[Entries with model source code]
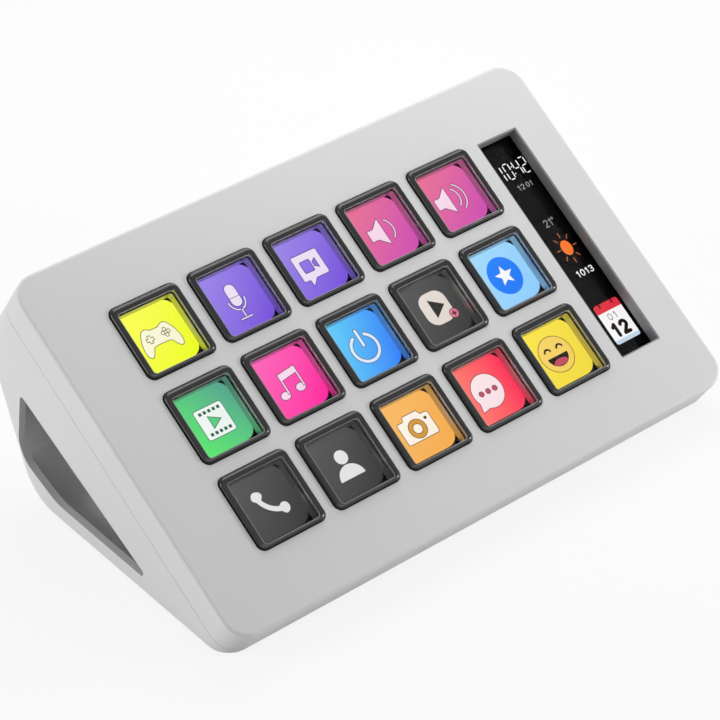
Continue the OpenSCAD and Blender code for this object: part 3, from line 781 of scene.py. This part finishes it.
def loudspeaker(x):
    """The box and its cone, which opens to the right."""
    return [
        (x - 2.55, -1.9), (x - 0.4, -1.9), (x + 2.55, -4.45),
        (x + 2.55, 4.0), (x - 0.4, 1.5), (x - 2.55, 1.5),
    ]


show_key(3, lit_pink, [
    (lit_blush, [loudspeaker(-2.1)], lit_line_plum),
    (lit_blush, [stroke(arc(-0.05, -0.2, 3.95, 3.95, -50, 50), 0.4)], lit_line_plum),
])
show_key(4, lit_pink, [
    (lit_blush, [loudspeaker(-3.25)], lit_line_plum),
    (lit_blush, [stroke(arc(-1.05, -0.2, 3.75, 3.75, -50, 50), 0.4)], lit_line_plum),
    (lit_blush, [stroke(arc(-0.25, -0.25, 4.95, 4.95, -55, 55), 0.4)], lit_line_plum),
])

# 6: film, with a row of square holes above and below
film_holes = [
    rounded(1.52 * i + 0.05, y, 0.95, 0.95, 0.15) for i in range(-2, 3) for y in (2.75, -3.7)
]
lit_mint = lit("lit_mint", "#F8FBF6", "#E8F2EE")
show_key(5, lit("lit_green", "#5CF06A", "#569C92", 30.0), [
    (lit_mint, [
        rounded(-0.05, -0.5, 9.2, 9.1, 0.7),
        [(-1.5, -2.6), (2.3, -0.5), (-1.5, 1.65)],
        *film_holes,
    ], lit("lit_line_green", "#2E6B4A", "#2A5E50")),
])

# 7: notes
stems_and_beam = [
    (-2.5, -3.1), (-2.05, -3.1), (-2.05, 1.1), (3.1, 1.8),
    (3.1, -2.6), (3.55, -2.6), (3.55, 3.75), (-2.5, 3.1),
]
show_key(6, lit("lit_hot_pink", "#FF6ABE", "#FF0C9C"), [
    (lit_blush, [disc(-3.6, -3.15, 1.5, 1.15)], lit_line_plum),
    (lit_blush, [disc(2.0, -2.65, 1.5, 1.15)], lit_line_plum),
    (lit_blush, [stems_and_beam], lit_line_plum),
])

# 8: on and off
lit_ice = lit("lit_ice", "#E4F2FC", "#D4E4FC")
lit_line_navy = lit("lit_line_navy", "#2A4C62", "#223E5C")
show_key(7, lit("lit_blue", "#66D8F8", "#2E78FC", 340.0), [
    (lit_ice, [stroke(arc(0.0, -0.85, 4.25, 4.25, 119, 421, 40), 0.95)], lit_line_navy),
    (lit_ice, [stroke([(0.0, 4.7), (0.0, -0.05)], 0.9)], lit_line_navy),
])

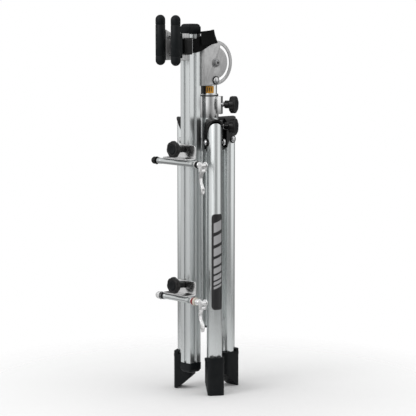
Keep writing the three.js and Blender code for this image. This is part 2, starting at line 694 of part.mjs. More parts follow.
function tBolt() {
  const base = CARRIAGE_KNOB_RISE;
  return join(
    alongX(rod(T_BOLT_RADIUS, plateFrontX - 22, RAIL_FAR_X + 4, TINY_ROUND)).translate(0, 0, base),
    block(
      RAIL_FAR_X + T_SLOT_LIP + GAP, RAIL_FAR_X + T_NUT_DEPTH, -T_NUT_HALF, T_NUT_HALF, base - 12, base + 12,
    ),
  );
}

function carriageGlide() {
  const z = CARRIAGE_KNOB_RISE;
  return cut(
    block(CARRIAGE_PLATE_X + GAP, RAIL_FAR_X - GAP, -15, 15, z - 15, z + 10),
    alongX(rod(T_BOLT_RADIUS + GAP, -100, -60, TINY_ROUND)).translate(0, 0, z),
  );
}

function carriagePlate() {
  const half = CARRIAGE_HALF_WIDTH;
  const corner = 6;
  const face = new THREE.Shape();
  face.moveTo(-half, SHELF_RISE);
  face.lineTo(half, SHELF_RISE);
  face.lineTo(half, CARRIAGE_TOP_RISE - corner);
  face.absarc(half - corner, CARRIAGE_TOP_RISE - corner, corner, 0, Math.PI / 2);
  face.lineTo(-half + corner, CARRIAGE_TOP_RISE);
  face.absarc(-half + corner, CARRIAGE_TOP_RISE - corner, corner, Math.PI / 2, Math.PI);
  return cut(
    join(
      crossPlate(face, plateFrontX, plateFrontX + PLATE, 4),
      block(AXLE_X - 6, plateFrontX + 1, -half, half, SHELF_RISE, SHELF_RISE + PLATE),
    ),
    alongX(rod(T_BOLT_RADIUS + GAP, -100, -60, TINY_ROUND)).translate(0, 0, CARRIAGE_KNOB_RISE),
  );
}

function carriageKnob() {
  const back = plateFrontX - GAP;
  const knob = turned([
    [0, 0], [9, 0], [9, 21], [16, 25], [21, 27], [21, 34], [17, 37], [0, 37],
  ]);
  const bore = rod(T_BOLT_RADIUS + GAP, -1, 22.6, TINY_ROUND);
  return cut(knob, bore).rotateY(-Math.PI / 2).translate(back, 0, CARRIAGE_KNOB_RISE);
}

// The cam body stands clear of the axle tube, which leaves room to slip a dropout in.
function skewer(halfWidth) {
  const camEnd = CAM_Y + EYE_RADIUS + GAP;
  const camStart = -halfWidth - DROPOUT_ROOM;
  return join(
    alongY(rod(SKEWER_RADIUS, CAM_Y, halfWidth + NUT_ROOM + NUT_THREAD, TINY_ROUND)),
    alongY(turned([
      [0, camEnd], [7, camEnd], [8.2, camEnd + 2], [8.2, camStart - 2.5], [9.2, camStart - 2.5],
      [9.2, camStart], [0, camStart],
    ])),
    alongY(rod(CAM_RADIUS, CAM_Y, camEnd + 1)),
    alongX(rod(CAM_RADIUS, -CAM_RADIUS + 1, CAM_RADIUS - 1)).translate(0, CAM_Y, 0),
    alongX(rod(2, -EYE_OUTER - 0.6, EYE_OUTER + 0.6, TINY_ROUND)).translate(0, CAM_Y, 0),
  ).translate(AXLE_X, 0, 0);
}

// A forked lever: two eyes on the cam pin, a bowed arm and a straight grip.
function camLever() {
  const eyes = [-EYE_OUTER, EYE_INNER].map((x) => (
    alongX(rod(EYE_RADIUS, x, x + EYE_OUTER - EYE_INNER, SMALL_ROUND))
  ));
  const cheeks = [-EYE_OUTER, EYE_INNER].map((x) => (
    block(x, x + EYE_OUTER - EYE_INNER, -3.5, 5.5, -EYE_RADIUS - 5, -2)
  ));
  const yoke = block(-EYE_OUTER, EYE_OUTER, -2, 6, -EYE_RADIUS - 9, -EYE_RADIUS - 1);
  const blade = new THREE.Shape();
  blade.moveTo(-1, -EYE_RADIUS - 4);
  blade.lineTo(6, -EYE_RADIUS - 4);
  blade.quadraticCurveTo(11, -32, 4, -50);
  blade.lineTo(2.6, -LEVER_LENGTH + 2);
  blade.lineTo(-1, -LEVER_LENGTH);
  blade.lineTo(-3, -LEVER_LENGTH + 4);
  blade.lineTo(-2.4, -52);
  blade.quadraticCurveTo(5, -32, -1, -EYE_RADIUS - 4);
  const arm = crossPlate(blade, -LEVER_HALF, LEVER_HALF, 5);
  const lever = cut(join(...eyes, ...cheeks, yoke, arm), alongX(rod(2 + GAP, -15, 15, TINY_ROUND)));
  return lever.translate(AXLE_X, CAM_Y, 0);
}

CARRIAGES.forEach(({ name, axleZ, halfWidth }) => {
  const carriage = new THREE.Group();
  carriage.position.z = axleZ;
  stand.add(carriage);
  add(`${name}_carriage_t_bolt`, 'zinc', tBolt(), carriage);
  add(`${name}_carriage_glide`, 'blackPlastic', carriageGlide(), carriage);
  add(`${name}_carriage_plate`, 'polished', carriagePlate(), carriage);
  add(`${name}_carriage_knob`, 'blackPlastic', carriageKnob(), carriage);
  const axle = alongY(ring(AXLE_RADIUS, SKEWER_RADIUS + GAP, -halfWidth, halfWidth, SMALL_ROUND + 4));
  add(`${name}_axle_tube`, 'satin', axle.translate(AXLE_X, 0, 0), carriage);
  add(`${name}_skewer`, 'polished', skewer(halfWidth), carriage);
  add(`${name}_lever`, 'polished', camLever(), carriage);
  const nutY = halfWidth + NUT_ROOM;
  const nutEnd = nutY + NUT_LENGTH;
  const nut = cut(
    alongY(turned([[0, nutY], [10, nutY], [9, nutY + 3], [9, nutEnd - 4], [6, nutEnd], [0, nutEnd]])),
    alongY(rod(SKEWER_RADIUS + GAP, nutY - 1, nutY + NUT_THREAD + GAP, TINY_ROUND)),
  );
  add(`${name}_skewer_nut`, 'blackPlastic', nut.translate(AXLE_X, 0, 0), carriage);
});

export default stand;
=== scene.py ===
import math

import bmesh
import bpy
from mathutils import Matrix, Vector


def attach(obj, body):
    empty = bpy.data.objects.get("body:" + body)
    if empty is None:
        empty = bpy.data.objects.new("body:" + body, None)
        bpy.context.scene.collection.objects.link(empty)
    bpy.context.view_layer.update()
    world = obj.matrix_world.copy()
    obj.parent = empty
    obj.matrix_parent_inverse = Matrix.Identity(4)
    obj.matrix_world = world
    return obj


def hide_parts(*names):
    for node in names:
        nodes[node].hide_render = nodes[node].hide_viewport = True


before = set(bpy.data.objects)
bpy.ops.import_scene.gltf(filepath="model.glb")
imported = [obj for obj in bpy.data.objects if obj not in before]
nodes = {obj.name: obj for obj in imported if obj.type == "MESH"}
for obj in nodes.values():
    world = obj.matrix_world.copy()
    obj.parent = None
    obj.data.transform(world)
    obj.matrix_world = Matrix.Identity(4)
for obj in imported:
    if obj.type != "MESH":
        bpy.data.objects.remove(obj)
scene = bpy.context.scene
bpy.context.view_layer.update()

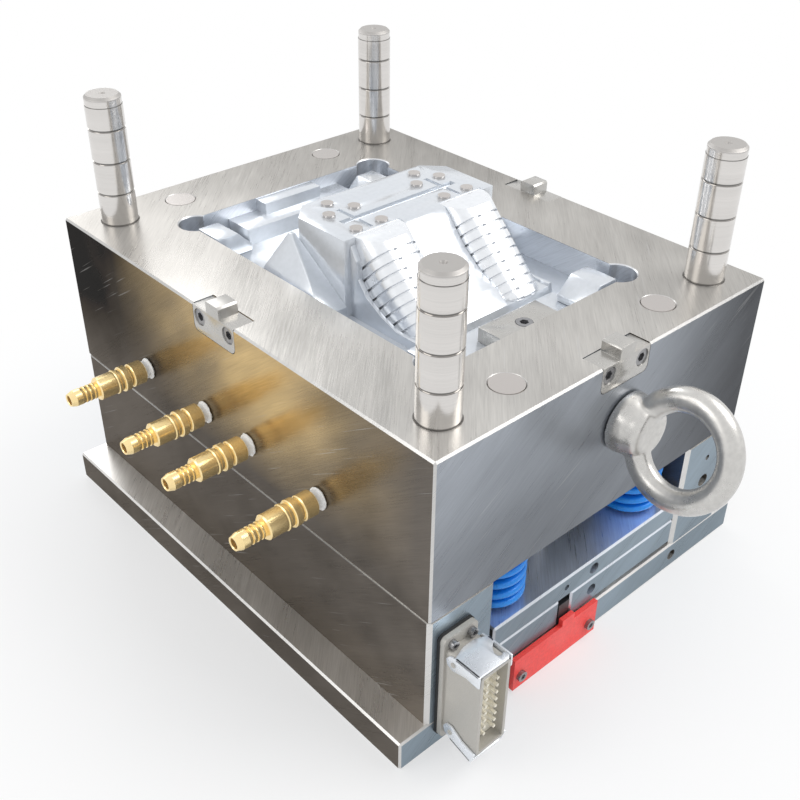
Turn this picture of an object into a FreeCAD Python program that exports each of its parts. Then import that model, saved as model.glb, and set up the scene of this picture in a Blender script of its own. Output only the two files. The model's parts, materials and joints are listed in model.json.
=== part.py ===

• [The problem]: Starting with the line with "for node in" and ending with the line with "obj.parent = None", extract every line exactly and nothing outside that span.

• [Written response]:
    for node in names:
        nodes[node].hide_render = nodes[node].hide_viewport = True


before = set(bpy.data.objects)
bpy.ops.import_scene.gltf(filepath="model.glb")
imported = [obj for obj in bpy.data.objects if obj not in before]
nodes = {obj.name: obj for obj in imported if obj.type == "MESH"}
for obj in nodes.values():
    world = obj.matrix_world.copy()
    obj.parent = None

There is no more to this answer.